— START —

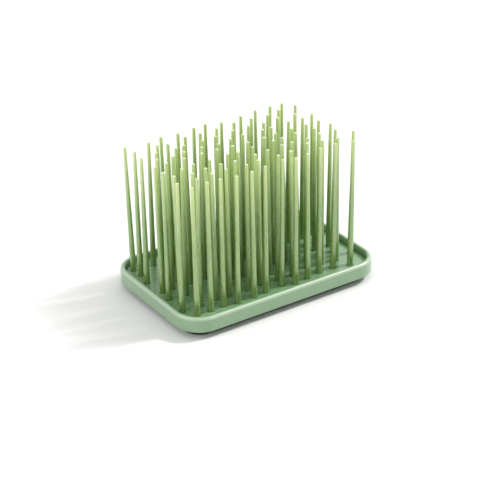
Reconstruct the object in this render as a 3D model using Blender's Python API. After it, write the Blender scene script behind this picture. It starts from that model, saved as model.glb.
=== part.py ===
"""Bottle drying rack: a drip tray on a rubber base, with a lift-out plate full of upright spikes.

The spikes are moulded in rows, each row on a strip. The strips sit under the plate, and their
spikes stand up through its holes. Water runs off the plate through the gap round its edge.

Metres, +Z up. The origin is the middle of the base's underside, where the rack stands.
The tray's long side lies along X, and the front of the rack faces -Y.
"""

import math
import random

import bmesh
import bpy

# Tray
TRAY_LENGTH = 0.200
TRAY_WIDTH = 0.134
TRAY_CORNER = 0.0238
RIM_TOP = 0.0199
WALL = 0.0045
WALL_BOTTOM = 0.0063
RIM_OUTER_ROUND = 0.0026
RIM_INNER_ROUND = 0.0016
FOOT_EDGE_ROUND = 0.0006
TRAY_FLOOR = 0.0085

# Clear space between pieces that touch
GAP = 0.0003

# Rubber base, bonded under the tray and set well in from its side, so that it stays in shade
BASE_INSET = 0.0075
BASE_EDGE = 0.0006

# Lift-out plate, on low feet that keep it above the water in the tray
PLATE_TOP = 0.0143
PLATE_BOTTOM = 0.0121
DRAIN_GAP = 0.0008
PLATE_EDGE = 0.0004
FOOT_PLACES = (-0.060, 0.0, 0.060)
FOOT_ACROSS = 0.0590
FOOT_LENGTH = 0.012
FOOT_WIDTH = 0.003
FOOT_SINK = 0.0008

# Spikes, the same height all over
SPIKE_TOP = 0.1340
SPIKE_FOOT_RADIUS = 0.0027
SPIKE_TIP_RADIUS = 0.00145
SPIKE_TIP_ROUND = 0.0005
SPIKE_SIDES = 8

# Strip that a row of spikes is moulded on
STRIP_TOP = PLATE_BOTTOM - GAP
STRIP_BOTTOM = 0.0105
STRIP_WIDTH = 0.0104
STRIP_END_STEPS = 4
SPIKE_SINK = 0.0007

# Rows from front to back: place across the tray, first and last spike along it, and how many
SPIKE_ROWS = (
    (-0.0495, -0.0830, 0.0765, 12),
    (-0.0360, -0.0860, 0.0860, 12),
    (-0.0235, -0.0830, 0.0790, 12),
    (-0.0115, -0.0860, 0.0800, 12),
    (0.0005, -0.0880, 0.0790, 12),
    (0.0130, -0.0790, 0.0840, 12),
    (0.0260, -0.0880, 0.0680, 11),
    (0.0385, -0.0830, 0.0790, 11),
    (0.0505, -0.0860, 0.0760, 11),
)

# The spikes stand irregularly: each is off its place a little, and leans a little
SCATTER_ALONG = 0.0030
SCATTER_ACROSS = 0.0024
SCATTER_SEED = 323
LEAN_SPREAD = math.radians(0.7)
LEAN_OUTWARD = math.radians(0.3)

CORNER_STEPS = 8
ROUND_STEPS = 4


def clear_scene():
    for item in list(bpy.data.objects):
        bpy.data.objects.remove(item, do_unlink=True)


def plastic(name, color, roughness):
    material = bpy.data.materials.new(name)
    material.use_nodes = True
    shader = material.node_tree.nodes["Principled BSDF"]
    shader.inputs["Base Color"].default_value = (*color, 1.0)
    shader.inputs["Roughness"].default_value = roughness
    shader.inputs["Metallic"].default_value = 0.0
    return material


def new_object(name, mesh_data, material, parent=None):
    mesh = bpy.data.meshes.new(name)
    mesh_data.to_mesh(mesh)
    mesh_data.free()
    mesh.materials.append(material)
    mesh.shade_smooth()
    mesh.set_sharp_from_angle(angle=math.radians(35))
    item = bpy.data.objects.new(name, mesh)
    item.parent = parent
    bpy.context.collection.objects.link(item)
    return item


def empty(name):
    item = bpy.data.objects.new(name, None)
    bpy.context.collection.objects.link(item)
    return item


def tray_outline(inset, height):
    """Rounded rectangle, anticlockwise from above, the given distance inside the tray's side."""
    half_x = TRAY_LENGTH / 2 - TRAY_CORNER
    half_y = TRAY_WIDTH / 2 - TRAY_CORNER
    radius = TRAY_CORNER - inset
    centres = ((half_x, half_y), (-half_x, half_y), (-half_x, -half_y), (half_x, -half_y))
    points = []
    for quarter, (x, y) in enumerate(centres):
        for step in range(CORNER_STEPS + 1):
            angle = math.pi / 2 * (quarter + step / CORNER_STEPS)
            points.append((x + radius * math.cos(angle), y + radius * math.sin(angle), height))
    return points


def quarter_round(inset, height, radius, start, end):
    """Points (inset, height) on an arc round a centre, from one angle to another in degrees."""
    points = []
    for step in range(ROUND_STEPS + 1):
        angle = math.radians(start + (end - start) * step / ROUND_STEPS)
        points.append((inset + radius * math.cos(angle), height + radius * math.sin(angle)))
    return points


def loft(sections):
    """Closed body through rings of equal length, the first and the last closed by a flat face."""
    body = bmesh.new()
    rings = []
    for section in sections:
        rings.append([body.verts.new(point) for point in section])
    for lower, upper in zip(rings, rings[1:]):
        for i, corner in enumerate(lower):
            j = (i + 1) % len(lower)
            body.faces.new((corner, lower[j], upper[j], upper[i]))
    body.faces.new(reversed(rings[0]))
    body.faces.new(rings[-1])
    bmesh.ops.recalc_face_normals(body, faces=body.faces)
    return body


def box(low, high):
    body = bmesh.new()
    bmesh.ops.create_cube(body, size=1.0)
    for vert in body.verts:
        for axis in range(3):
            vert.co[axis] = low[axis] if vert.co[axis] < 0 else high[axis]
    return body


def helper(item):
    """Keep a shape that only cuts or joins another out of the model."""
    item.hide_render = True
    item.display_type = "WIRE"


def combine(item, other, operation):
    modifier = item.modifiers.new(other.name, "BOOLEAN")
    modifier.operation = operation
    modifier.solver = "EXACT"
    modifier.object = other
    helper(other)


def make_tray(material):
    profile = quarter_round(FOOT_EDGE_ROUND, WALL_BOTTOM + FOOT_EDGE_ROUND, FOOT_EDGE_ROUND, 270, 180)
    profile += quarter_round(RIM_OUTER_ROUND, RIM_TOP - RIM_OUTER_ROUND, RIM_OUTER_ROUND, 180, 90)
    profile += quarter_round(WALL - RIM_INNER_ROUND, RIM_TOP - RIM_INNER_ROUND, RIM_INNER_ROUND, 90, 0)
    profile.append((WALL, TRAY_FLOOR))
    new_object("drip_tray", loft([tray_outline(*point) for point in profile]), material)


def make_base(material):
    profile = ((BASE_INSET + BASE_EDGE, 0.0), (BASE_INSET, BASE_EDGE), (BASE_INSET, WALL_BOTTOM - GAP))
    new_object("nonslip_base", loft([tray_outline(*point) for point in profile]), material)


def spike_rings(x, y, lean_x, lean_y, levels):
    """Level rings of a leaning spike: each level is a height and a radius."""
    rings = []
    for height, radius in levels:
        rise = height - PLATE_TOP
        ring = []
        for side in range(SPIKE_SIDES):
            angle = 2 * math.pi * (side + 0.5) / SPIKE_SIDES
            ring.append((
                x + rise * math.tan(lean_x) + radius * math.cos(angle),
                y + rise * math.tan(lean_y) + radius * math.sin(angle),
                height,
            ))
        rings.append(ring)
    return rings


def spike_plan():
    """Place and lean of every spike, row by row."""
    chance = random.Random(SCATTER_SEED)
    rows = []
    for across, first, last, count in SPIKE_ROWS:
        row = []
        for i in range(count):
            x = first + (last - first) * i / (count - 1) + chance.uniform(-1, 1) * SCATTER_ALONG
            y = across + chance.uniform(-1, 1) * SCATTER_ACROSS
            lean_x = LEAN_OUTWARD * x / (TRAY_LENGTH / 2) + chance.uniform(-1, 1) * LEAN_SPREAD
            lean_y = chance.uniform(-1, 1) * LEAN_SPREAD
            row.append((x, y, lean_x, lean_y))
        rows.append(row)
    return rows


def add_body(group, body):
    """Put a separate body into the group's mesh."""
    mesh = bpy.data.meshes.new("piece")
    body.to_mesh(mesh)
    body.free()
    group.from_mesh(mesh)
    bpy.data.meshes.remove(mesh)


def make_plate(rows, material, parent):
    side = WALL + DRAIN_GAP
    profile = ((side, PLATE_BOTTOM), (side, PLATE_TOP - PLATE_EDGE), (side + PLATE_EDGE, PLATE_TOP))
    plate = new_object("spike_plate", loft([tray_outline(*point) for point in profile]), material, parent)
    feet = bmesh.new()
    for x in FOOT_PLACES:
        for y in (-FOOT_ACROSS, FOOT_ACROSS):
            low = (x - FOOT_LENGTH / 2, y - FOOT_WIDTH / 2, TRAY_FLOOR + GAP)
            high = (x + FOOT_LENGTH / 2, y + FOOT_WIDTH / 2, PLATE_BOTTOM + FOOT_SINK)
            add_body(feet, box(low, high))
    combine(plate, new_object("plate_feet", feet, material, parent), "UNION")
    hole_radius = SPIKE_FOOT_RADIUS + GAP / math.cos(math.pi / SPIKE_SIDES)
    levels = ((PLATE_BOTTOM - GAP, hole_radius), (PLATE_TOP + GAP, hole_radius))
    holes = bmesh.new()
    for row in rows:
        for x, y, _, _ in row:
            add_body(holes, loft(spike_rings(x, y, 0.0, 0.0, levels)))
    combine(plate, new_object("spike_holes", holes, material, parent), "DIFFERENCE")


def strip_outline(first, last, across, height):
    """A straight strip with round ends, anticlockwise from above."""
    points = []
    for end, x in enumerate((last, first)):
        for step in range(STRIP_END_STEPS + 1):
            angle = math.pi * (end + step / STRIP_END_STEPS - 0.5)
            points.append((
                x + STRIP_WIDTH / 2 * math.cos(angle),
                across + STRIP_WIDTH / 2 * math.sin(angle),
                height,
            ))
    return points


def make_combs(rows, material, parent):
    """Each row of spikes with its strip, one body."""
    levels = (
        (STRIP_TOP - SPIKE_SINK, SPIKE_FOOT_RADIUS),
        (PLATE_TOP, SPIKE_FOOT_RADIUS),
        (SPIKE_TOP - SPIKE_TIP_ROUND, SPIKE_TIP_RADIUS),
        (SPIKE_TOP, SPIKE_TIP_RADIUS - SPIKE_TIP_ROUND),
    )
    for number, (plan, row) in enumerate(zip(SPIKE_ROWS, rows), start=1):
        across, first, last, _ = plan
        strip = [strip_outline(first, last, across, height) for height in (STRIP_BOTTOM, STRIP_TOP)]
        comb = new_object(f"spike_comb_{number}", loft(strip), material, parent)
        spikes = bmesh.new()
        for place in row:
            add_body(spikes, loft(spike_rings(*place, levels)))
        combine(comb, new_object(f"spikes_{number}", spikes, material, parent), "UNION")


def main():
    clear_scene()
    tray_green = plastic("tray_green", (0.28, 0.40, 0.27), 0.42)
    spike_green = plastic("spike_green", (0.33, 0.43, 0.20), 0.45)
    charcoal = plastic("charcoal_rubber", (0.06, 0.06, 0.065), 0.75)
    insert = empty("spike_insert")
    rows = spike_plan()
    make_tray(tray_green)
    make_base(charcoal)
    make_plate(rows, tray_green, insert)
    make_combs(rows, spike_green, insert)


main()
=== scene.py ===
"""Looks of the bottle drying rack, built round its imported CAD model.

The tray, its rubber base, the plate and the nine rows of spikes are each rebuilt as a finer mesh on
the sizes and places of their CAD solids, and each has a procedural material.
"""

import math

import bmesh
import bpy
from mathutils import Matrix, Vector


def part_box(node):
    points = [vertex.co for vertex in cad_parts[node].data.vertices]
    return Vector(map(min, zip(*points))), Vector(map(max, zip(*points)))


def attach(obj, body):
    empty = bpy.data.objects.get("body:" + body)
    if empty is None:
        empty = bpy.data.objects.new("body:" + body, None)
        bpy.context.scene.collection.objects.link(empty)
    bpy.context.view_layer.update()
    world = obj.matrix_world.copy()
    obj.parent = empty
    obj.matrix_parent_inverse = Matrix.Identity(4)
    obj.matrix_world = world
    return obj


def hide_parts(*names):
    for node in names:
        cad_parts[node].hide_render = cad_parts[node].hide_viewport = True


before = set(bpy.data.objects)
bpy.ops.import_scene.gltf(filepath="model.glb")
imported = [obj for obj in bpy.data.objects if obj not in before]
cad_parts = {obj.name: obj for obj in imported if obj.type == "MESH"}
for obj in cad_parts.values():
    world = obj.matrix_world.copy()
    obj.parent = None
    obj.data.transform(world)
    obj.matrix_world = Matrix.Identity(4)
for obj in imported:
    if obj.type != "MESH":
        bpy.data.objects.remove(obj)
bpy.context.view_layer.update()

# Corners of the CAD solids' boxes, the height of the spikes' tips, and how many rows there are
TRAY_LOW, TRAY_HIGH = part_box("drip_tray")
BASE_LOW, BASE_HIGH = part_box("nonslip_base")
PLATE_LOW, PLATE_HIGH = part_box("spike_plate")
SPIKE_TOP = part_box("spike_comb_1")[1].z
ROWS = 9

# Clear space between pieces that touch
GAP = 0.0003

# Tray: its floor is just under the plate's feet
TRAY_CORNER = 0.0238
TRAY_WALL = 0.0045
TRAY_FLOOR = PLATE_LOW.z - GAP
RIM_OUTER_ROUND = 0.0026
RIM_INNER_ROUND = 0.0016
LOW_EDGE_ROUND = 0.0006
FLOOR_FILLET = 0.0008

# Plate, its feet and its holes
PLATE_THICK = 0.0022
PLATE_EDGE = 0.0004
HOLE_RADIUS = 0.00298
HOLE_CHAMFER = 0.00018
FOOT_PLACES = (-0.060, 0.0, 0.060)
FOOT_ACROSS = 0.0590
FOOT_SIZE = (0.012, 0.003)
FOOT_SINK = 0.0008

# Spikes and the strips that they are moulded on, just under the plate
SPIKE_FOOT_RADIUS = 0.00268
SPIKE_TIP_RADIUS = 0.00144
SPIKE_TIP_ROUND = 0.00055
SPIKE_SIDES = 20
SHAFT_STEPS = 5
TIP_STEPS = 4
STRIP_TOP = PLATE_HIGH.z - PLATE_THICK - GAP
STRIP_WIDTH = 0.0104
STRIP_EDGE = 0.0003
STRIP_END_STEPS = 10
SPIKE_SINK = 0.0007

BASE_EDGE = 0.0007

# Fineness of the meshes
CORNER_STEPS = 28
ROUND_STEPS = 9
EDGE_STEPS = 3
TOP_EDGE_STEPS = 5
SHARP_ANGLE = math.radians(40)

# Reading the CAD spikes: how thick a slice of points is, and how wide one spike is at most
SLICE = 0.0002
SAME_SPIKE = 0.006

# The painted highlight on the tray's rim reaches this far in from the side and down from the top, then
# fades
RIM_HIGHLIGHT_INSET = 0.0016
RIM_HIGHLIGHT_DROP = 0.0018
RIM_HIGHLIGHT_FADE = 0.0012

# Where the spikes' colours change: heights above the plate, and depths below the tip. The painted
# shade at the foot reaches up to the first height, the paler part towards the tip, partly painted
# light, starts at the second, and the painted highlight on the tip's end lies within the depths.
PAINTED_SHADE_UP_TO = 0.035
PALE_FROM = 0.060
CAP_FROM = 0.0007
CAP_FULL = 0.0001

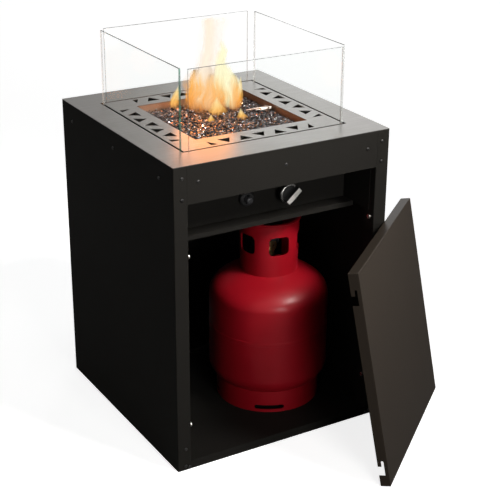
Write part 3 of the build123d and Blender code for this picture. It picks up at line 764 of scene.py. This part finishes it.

— END —

### SHORT TASK
Please copy exactly the lines from the first line of the records above through the line containing "of upright spikes.", including both, and nothing more.

### ANSWER TO THE EXERCISE
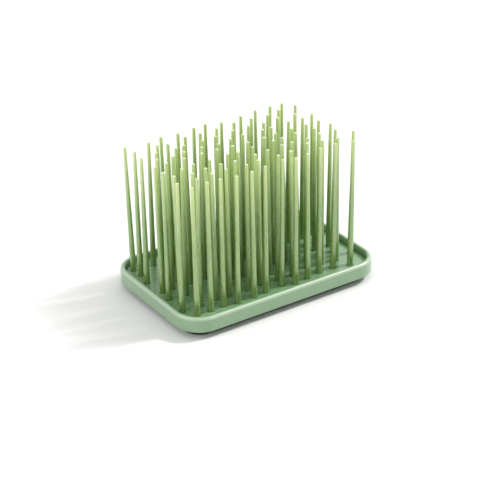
Reconstruct the object in this render as a 3D model using Blender's Python API. After it, write the Blender scene script behind this picture. It starts from that model, saved as model.glb.
=== part.py ===
"""Bottle drying rack: a drip tray on a rubber base, with a lift-out plate full of upright spikes.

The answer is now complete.